▶ **WHAT IS NEEDED**
Repeat every line below exactly as it reads.

▶ **RECORDS FOR THE EXERCISE**

---+---

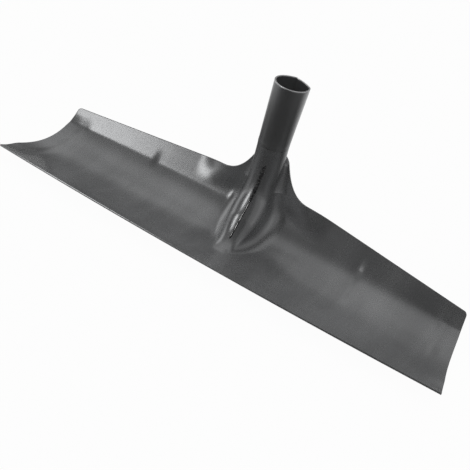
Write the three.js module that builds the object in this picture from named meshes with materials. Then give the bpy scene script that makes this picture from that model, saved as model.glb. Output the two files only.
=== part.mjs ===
// Barn scraper head: a wide curved steel blade pressed from one sheet, whose middle is drawn up into
// a neck, and a rolled conical socket welded on the neck for a wooden handle.
// Millimetres. +Z is the socket axis and points at the handle, +X runs along the blade,
// and -Y is the front, the hollow side of the blade that gathers the muck.

import * as THREE from 'three';

// Driving dimensions of the blade

const sheetThickness = 2;
const lipWidth = 600;                // along the scraping lip, corner to corner
const endLean = 20;                  // each end leans in by this much, from the lip to its top corner
const endHeight = 144;               // developed height of the blade at its ends
const middleHeight = 174.5;          // the same in the middle, where the top edges would meet
const lipBow = 11.5;                 // how far the lip runs out in the middle
const lipFlat = 14;                  // unbent strip behind the lip
const lipPitch = -16.6;              // degrees, slope of that strip
const curlSpread = 72.1;             // the bend tightens evenly: its radius is this, squared, over its length
const stripSlope = 63;               // degrees, slope of the flat strip along the top edge, at its ends
const stripWidth = 22;               // width of that strip at its ends
const stripMiddleWidth = 36;         // and what it grows to towards the middle
const stripBend = 6;                 // length over which the sheet turns into the strip
const stripFadeStart = 36;           // half width of the middle, which stands upright and has no fold
const stripFadeEnd = 84;             // and where the fold is whole
const stripLeanEnd = 96;             // half width from which the strip leans back in full

const flangeWidth = 22;              // pressed strip along each end of the blade
const flangeRise = 3;                // how far the strip is bent to the front
const beadHeight = 1.2;              // small ridge along the bend
const beadWidth = 5;
const panelHalfWidth = 160;          // edge of the area that the die pressed deeper
const panelLean = 12;                // that edge leans in towards the top
const panelDepth = 1.3;
const panelBlend = 10;               // width of the step around that area

// Driving dimensions of the neck and its crest, most of them from the middle of the top edge

const neckHalfWidth = 56;            // where the top edge starts to sweep up into the neck
const neckRise = 59.3;               // top of the neck above the middle of the top edge
const noseSetback = 34;              // start of the raised crest, measured up the blade
const noseHalfWidth = 22;            // half width of the raised crest at its start
const sweepKneeHalfWidth = 34;       // the free edge bends up near this point
const sweepKneeRise = 2.8;           // above the line of the top edge
const sweepRise = 32.3;              // it reaches the side of the neck here, above the middle of the top edge
const sweepClearance = 4;
const kneeInset = 18;                // the crest bends upright near this point, in front of that middle
const kneeDrop = 36;                 // and below it
const leastRise = 0.001;             // rise of the rows below the crest, so that their arcs stay finite
const slitWidth = 1.6;               // dart in the sheet along the crest
const slitStartOffset = -1.4;        // the dart leans: sideways place of its line at the nose
const slitEndOffset = 3.6;           // and at its top

// Driving dimensions of the socket

const socketLength = 74;             // rolled tube above its root weld
const socketRootRadius = 18.7;
const socketMouthRadius = 21;
const socketInset = 13.6;            // socket axis in front of the middle of the top edge
const seamTurn = 11;                 // degrees, how far the rolled seam sits off the middle
const seamOpening = 1;               // gap between the two edges that meet in the seam
const seamProud = 1.3;               // the left edge stands out this far at the mouth
const seamFlat = 2.2;                // the right edge is left unrolled by this much at the mouth

// Driving dimensions of the welds

const weldGap = 0.3;                 // clearance between a bead and the sheet beside it
const rootGap = 2;                   // opening between neck and socket that the root weld fills
const rootWeldCrown = 0.5;
const crestWeldWidth = 5;
const crestWeldHeight = 1.4;
const seamWeldWidth = 5;
const seamWeldHeight = 1.4;
const seamWeldSetback = 4;           // the bead stops short of the mouth and of the root by this much

// Rows run up the sheet: 0 at the lip, 1 at the top edge and 2 at the top of the neck.
// Columns run along it. The shares below place both, close together where the sheet bends.

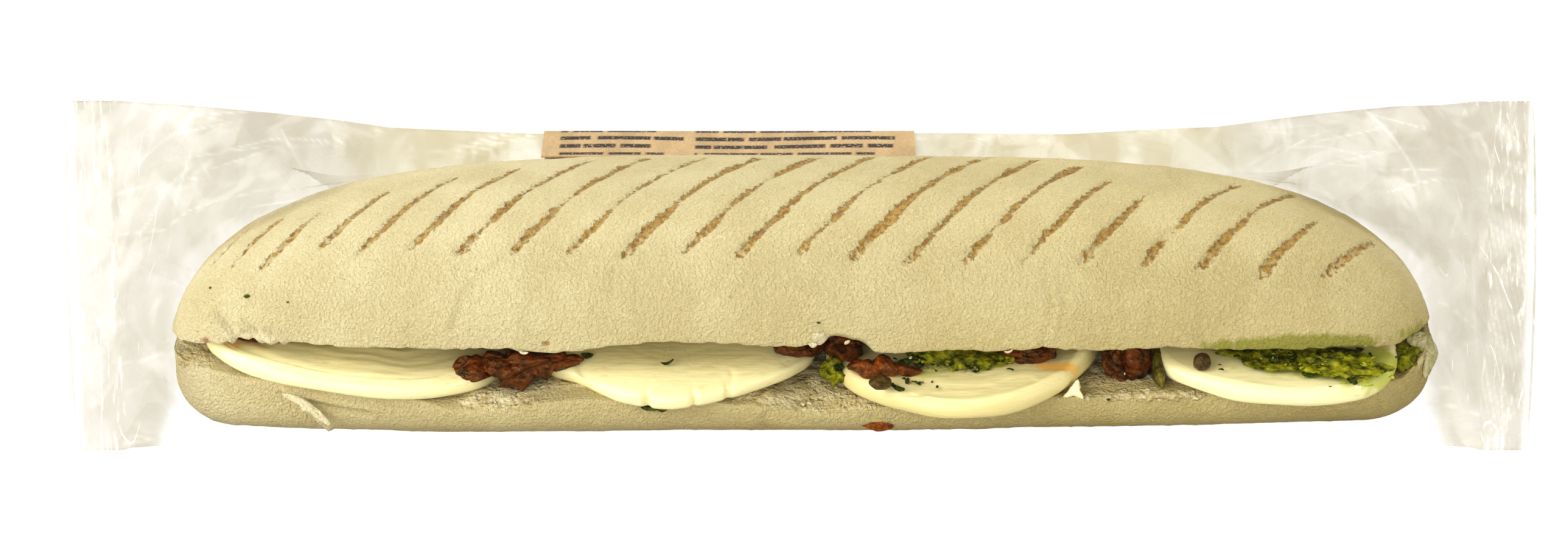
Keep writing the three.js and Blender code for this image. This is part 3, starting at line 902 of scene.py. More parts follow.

---+---

▶ **ANSWER FOR THIS EXERCISE**
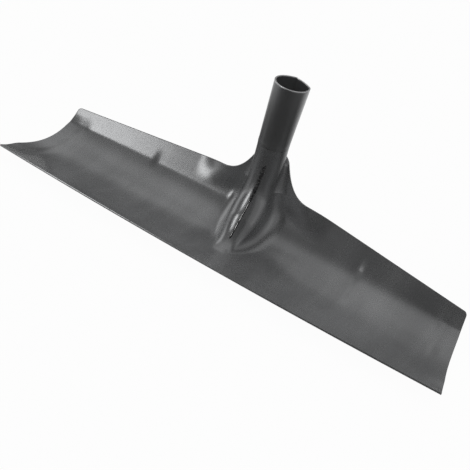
Write the three.js module that builds the object in this picture from named meshes with materials. Then give the bpy scene script that makes this picture from that model, saved as model.glb. Output the two files only.
=== part.mjs ===
// Barn scraper head: a wide curved steel blade pressed from one sheet, whose middle is drawn up into
// a neck, and a rolled conical socket welded on the neck for a wooden handle.
// Millimetres. +Z is the socket axis and points at the handle, +X runs along the blade,
// and -Y is the front, the hollow side of the blade that gathers the muck.

import * as THREE from 'three';

// Driving dimensions of the blade

const sheetThickness = 2;
const lipWidth = 600;                // along the scraping lip, corner to corner
const endLean = 20;                  // each end leans in by this much, from the lip to its top corner
const endHeight = 144;               // developed height of the blade at its ends
const middleHeight = 174.5;          // the same in the middle, where the top edges would meet
const lipBow = 11.5;                 // how far the lip runs out in the middle
const lipFlat = 14;                  // unbent strip behind the lip
const lipPitch = -16.6;              // degrees, slope of that strip
const curlSpread = 72.1;             // the bend tightens evenly: its radius is this, squared, over its length
const stripSlope = 63;               // degrees, slope of the flat strip along the top edge, at its ends
const stripWidth = 22;               // width of that strip at its ends
const stripMiddleWidth = 36;         // and what it grows to towards the middle
const stripBend = 6;                 // length over which the sheet turns into the strip
const stripFadeStart = 36;           // half width of the middle, which stands upright and has no fold
const stripFadeEnd = 84;             // and where the fold is whole
const stripLeanEnd = 96;             // half width from which the strip leans back in full

const flangeWidth = 22;              // pressed strip along each end of the blade
const flangeRise = 3;                // how far the strip is bent to the front
const beadHeight = 1.2;              // small ridge along the bend
const beadWidth = 5;
const panelHalfWidth = 160;          // edge of the area that the die pressed deeper
const panelLean = 12;                // that edge leans in towards the top
const panelDepth = 1.3;
const panelBlend = 10;               // width of the step around that area

// Driving dimensions of the neck and its crest, most of them from the middle of the top edge

const neckHalfWidth = 56;            // where the top edge starts to sweep up into the neck
const neckRise = 59.3;               // top of the neck above the middle of the top edge
const noseSetback = 34;              // start of the raised crest, measured up the blade
const noseHalfWidth = 22;            // half width of the raised crest at its start
const sweepKneeHalfWidth = 34;       // the free edge bends up near this point
const sweepKneeRise = 2.8;           // above the line of the top edge
const sweepRise = 32.3;              // it reaches the side of the neck here, above the middle of the top edge
const sweepClearance = 4;
const kneeInset = 18;                // the crest bends upright near this point, in front of that middle
const kneeDrop = 36;                 // and below it
const leastRise = 0.001;             // rise of the rows below the crest, so that their arcs stay finite
const slitWidth = 1.6;               // dart in the sheet along the crest
const slitStartOffset = -1.4;        // the dart leans: sideways place of its line at the nose
const slitEndOffset = 3.6;           // and at its top

// Driving dimensions of the socket

const socketLength = 74;             // rolled tube above its root weld
const socketRootRadius = 18.7;
const socketMouthRadius = 21;
const socketInset = 13.6;            // socket axis in front of the middle of the top edge
const seamTurn = 11;                 // degrees, how far the rolled seam sits off the middle
const seamOpening = 1;               // gap between the two edges that meet in the seam
const seamProud = 1.3;               // the left edge stands out this far at the mouth
const seamFlat = 2.2;                // the right edge is left unrolled by this much at the mouth

// Driving dimensions of the welds

const weldGap = 0.3;                 // clearance between a bead and the sheet beside it
const rootGap = 2;                   // opening between neck and socket that the root weld fills
const rootWeldCrown = 0.5;
const crestWeldWidth = 5;
const crestWeldHeight = 1.4;
const seamWeldWidth = 5;
const seamWeldHeight = 1.4;
const seamWeldSetback = 4;           // the bead stops short of the mouth and of the root by this much

// Rows run up the sheet: 0 at the lip, 1 at the top edge and 2 at the top of the neck.
// Columns run along it. The shares below place both, close together where the sheet bends.

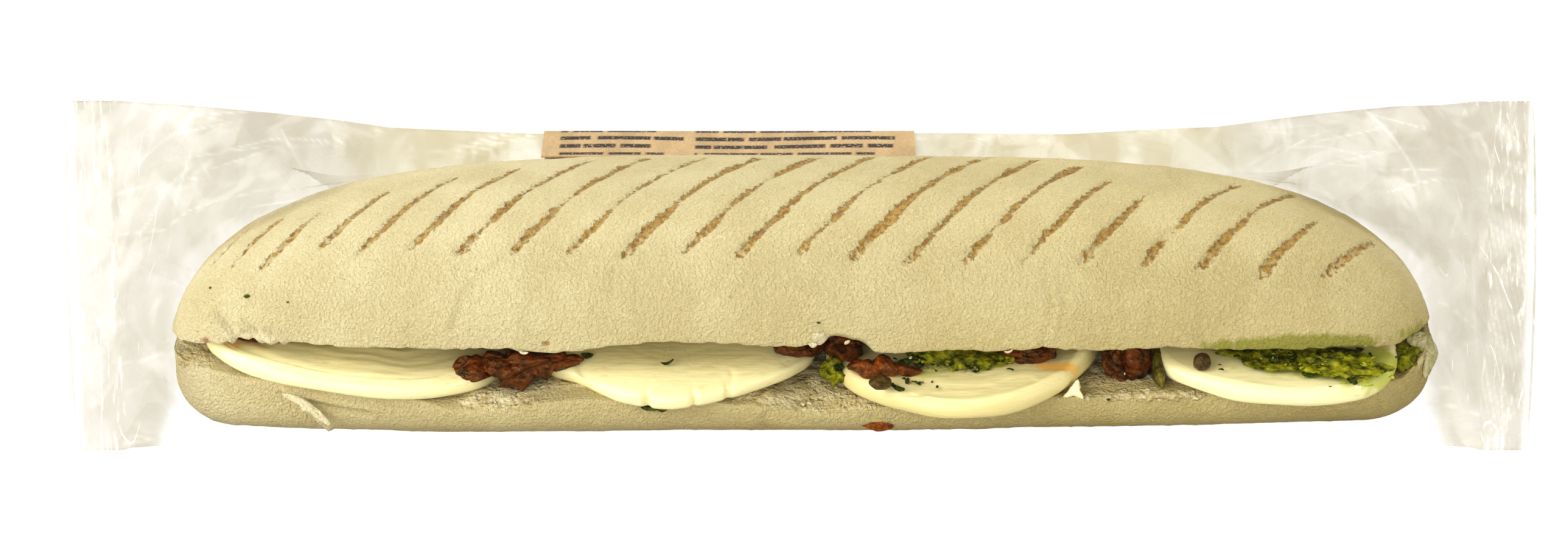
Keep writing the three.js and Blender code for this image. This is part 3, starting at line 902 of scene.py. More parts follow.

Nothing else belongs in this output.